Task:
Extract each line of the data below exactly as written.

Collected material:
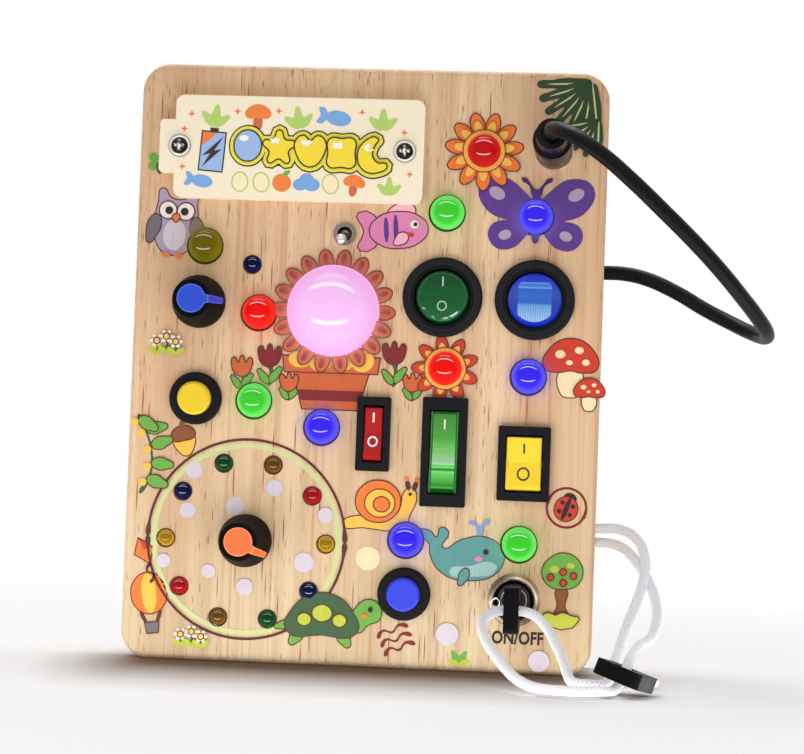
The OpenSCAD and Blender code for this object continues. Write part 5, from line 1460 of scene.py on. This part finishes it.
# %% The fade to white
away = add_node(tree, "ShaderNodeVectorMath", {0: object_coords(tree)}, operation="LENGTH")
fade = add_node(tree, "ShaderNodeMapRange", {"Value": away.outputs["Value"], "From Min": FADE_FROM,
                                             "From Max": FADE_TO})
white = add_node(tree, "ShaderNodeEmission", {"Strength": 1.0})
both = add_node(tree, "ShaderNodeMixShader", {
    0: times(fade.outputs[0], seen), 1: shader_of(floor_white).outputs[0], 2: white.outputs[0]})
plug(both.outputs[0], tree.nodes["Material Output"].inputs["Surface"])
wear(floor, floor_white)
print("white from", FADE_TO, "m on")

# %% [markdown]
# One big soft lamp stands before the board, a little to the left and above. A second hangs
# high over it and lights its top and the table. A third lies flat on the table at the
# board's foot and stands for the light that a white table throws back up.

# %% Lamps
def soft_lamp(name, place, aim, size, watts):
    bpy.ops.object.light_add(type="AREA", location=place)
    lamp = bpy.context.object
    lamp.name = name
    lamp.data.shape = "RECTANGLE"
    lamp.data.size, lamp.data.size_y = size
    lamp.data.energy = watts
    lamp.rotation_euler = (Vector(aim) - Vector(place)).to_track_quat("-Z", "Y").to_euler()
    lamp.visible_camera = False


soft_lamp("key_lamp", (-0.15, -0.95, 0.5), (0, 0, HALF_H), (1.2, 0.9), 1.25)
soft_lamp("over_lamp", (-0.08, 0.16, 0.9), (0, -0.05, 0), (0.6, 0.4), 4.6)
soft_lamp("floor_card", (0.03, -0.119, 0.0006), (0.03, -0.119, 1), (0.42, 0.2), 0.44)
print("lamps set")

# %% [markdown]
# The surround gives half of its strength as light. The camera, and what is mirrored in
# metal or seen through clear plastic, gets all of it, so that it looks white.

# %% Surround
world = bpy.data.worlds.new("white_surround")
bpy.context.scene.world = world
world.use_nodes = True
surround = world.node_tree.nodes["Background"]
ray = add_node(world.node_tree, "ShaderNodeLightPath").outputs
shown = plus(ray["Is Camera Ray"], plus(ray["Is Glossy Ray"], ray["Is Transmission Ray"]), clamp=True)
plug((1, 1, 1, 1), surround.inputs["Color"])
plug(plus(times(shown, 0.5), 0.5), surround.inputs["Strength"])
bpy.context.scene.view_settings.view_transform = "Standard"
print("surround set")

Complete response:
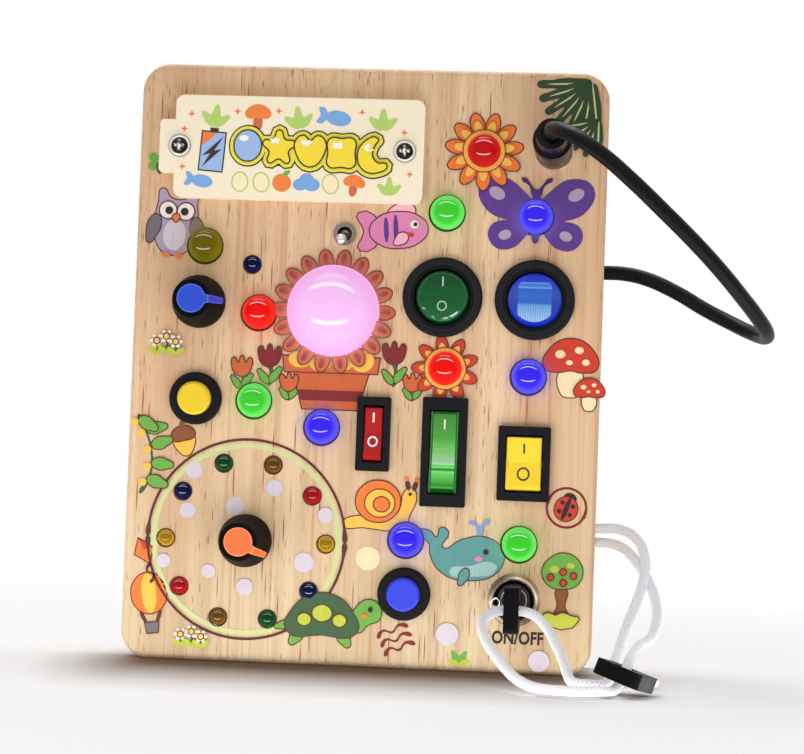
The OpenSCAD and Blender code for this object continues. Write part 5, from line 1460 of scene.py on. This part finishes it.
# %% The fade to white
away = add_node(tree, "ShaderNodeVectorMath", {0: object_coords(tree)}, operation="LENGTH")
fade = add_node(tree, "ShaderNodeMapRange", {"Value": away.outputs["Value"], "From Min": FADE_FROM,
                                             "From Max": FADE_TO})
white = add_node(tree, "ShaderNodeEmission", {"Strength": 1.0})
both = add_node(tree, "ShaderNodeMixShader", {
    0: times(fade.outputs[0], seen), 1: shader_of(floor_white).outputs[0], 2: white.outputs[0]})
plug(both.outputs[0], tree.nodes["Material Output"].inputs["Surface"])
wear(floor, floor_white)
print("white from", FADE_TO, "m on")

# %% [markdown]
# One big soft lamp stands before the board, a little to the left and above. A second hangs
# high over it and lights its top and the table. A third lies flat on the table at the
# board's foot and stands for the light that a white table throws back up.

# %% Lamps
def soft_lamp(name, place, aim, size, watts):
    bpy.ops.object.light_add(type="AREA", location=place)
    lamp = bpy.context.object
    lamp.name = name
    lamp.data.shape = "RECTANGLE"
    lamp.data.size, lamp.data.size_y = size
    lamp.data.energy = watts
    lamp.rotation_euler = (Vector(aim) - Vector(place)).to_track_quat("-Z", "Y").to_euler()
    lamp.visible_camera = False


soft_lamp("key_lamp", (-0.15, -0.95, 0.5), (0, 0, HALF_H), (1.2, 0.9), 1.25)
soft_lamp("over_lamp", (-0.08, 0.16, 0.9), (0, -0.05, 0), (0.6, 0.4), 4.6)
soft_lamp("floor_card", (0.03, -0.119, 0.0006), (0.03, -0.119, 1), (0.42, 0.2), 0.44)
print("lamps set")

# %% [markdown]
# The surround gives half of its strength as light. The camera, and what is mirrored in
# metal or seen through clear plastic, gets all of it, so that it looks white.

# %% Surround
world = bpy.data.worlds.new("white_surround")
bpy.context.scene.world = world
world.use_nodes = True
surround = world.node_tree.nodes["Background"]
ray = add_node(world.node_tree, "ShaderNodeLightPath").outputs
shown = plus(ray["Is Camera Ray"], plus(ray["Is Glossy Ray"], ray["Is Transmission Ray"]), clamp=True)
plug((1, 1, 1, 1), surround.inputs["Color"])
plug(plus(times(shown, 0.5), 0.5), surround.inputs["Strength"])
bpy.context.scene.view_settings.view_transform = "Standard"
print("surround set")